If you are out of memory, but something like a garbage collector can kick in and free up some memory you are non dead yet.
The other problem is fragmentation. Although you might not be out of memory (fragmented), you might still not be able to allocate the huge chunk you wanna have.
I know you asked for arguments for, but I can only see arguments against.
I don't see anyway to achieve this in a multi-threaded application. How do you know which thread is actually responsible for the out-of-memory error? One thread could allocating new memory constantly and have gc-roots to 99% of the heap, but the first allocation that fails occurs in another thread.
A practical example: whenever I have occurred an OutOfMemoryError in our Java application (running on a JBoss server), it's not like one thread dies and the rest of the server continues to run: no, there are several OOMEs, killing several threads (some of which are JBoss' internal threads). I don't see what I as a programmer could do to recover from that - or even what JBoss could do to recover from it. In fact, I am not even sure you CAN: the javadoc for VirtualMachineError suggests that the JVM may be "broken" after such an error is thrown. But maybe the question was more targeted at language design.
uClibc has an internal static buffer of 8 bytes or so for file I/O when there is no more memory to be allocated dynamically.
What is the compelling argument for making it a recoverable error?
In Java, a compelling argument for not making it a recoverable error is because Java allows OOM to be signalled at any time, including at times where the result could be your program entering an inconsistent state. Reliable recoery from an OOM is therefore impossible; if you catch the OOM exception, you can not rely on any of your program state. See
No-throw VirtualMachineError guarantees
I'm working on SpiderMonkey, the JavaScript VM used in Firefox (and gnome and a few others). When you're out of memory, you may want to do any of the following things:
Run the garbage-collector. We don't run the garbage-collector all the time, as it would kill performance and battery, so by the time you're reaching out of memory error, some garbage may have accumulated.
Free memory. For instance, get rid of some of the in-memory cache.

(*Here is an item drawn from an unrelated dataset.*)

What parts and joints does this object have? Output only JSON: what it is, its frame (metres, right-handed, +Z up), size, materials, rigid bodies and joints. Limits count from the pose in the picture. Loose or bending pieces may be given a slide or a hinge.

Kill or postpone non-essential tasks. For instance, unload some tabs that haven't be used in a long time from memory.
Log things to help the developer troubleshoot the out-of-memory error.

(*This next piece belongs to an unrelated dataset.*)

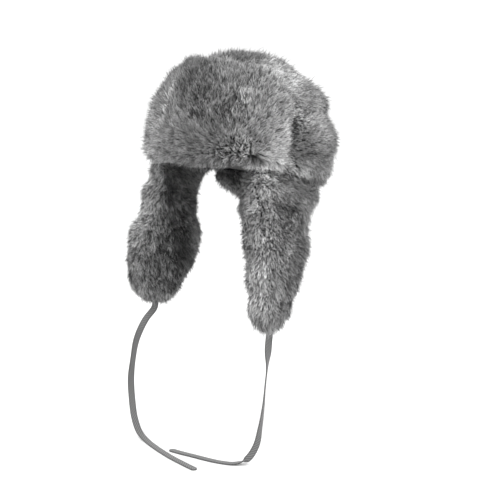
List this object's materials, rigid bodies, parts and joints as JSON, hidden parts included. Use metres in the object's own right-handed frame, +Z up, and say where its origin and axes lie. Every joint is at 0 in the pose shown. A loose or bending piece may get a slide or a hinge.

Display a semi-nice error message to let the user know what's going on.
...
So yes, there are many reasons to handle out-of-memory errors manually!
I have this:
void *smalloc(size_t size) {
void *mem = null;
for(;;) {
mem = malloc(size);
if(mem == NULL) {
sleep(1);
} else
break;
}
return mem;
}
Which has saved a system a few times already. Just because you're out of memory now, doesn't mean some other part of the system or other processes running on the system have some memory they'll give back soon. You better be very very careful before attempting such tricks, and have all control over every memory you do allocate in your program though.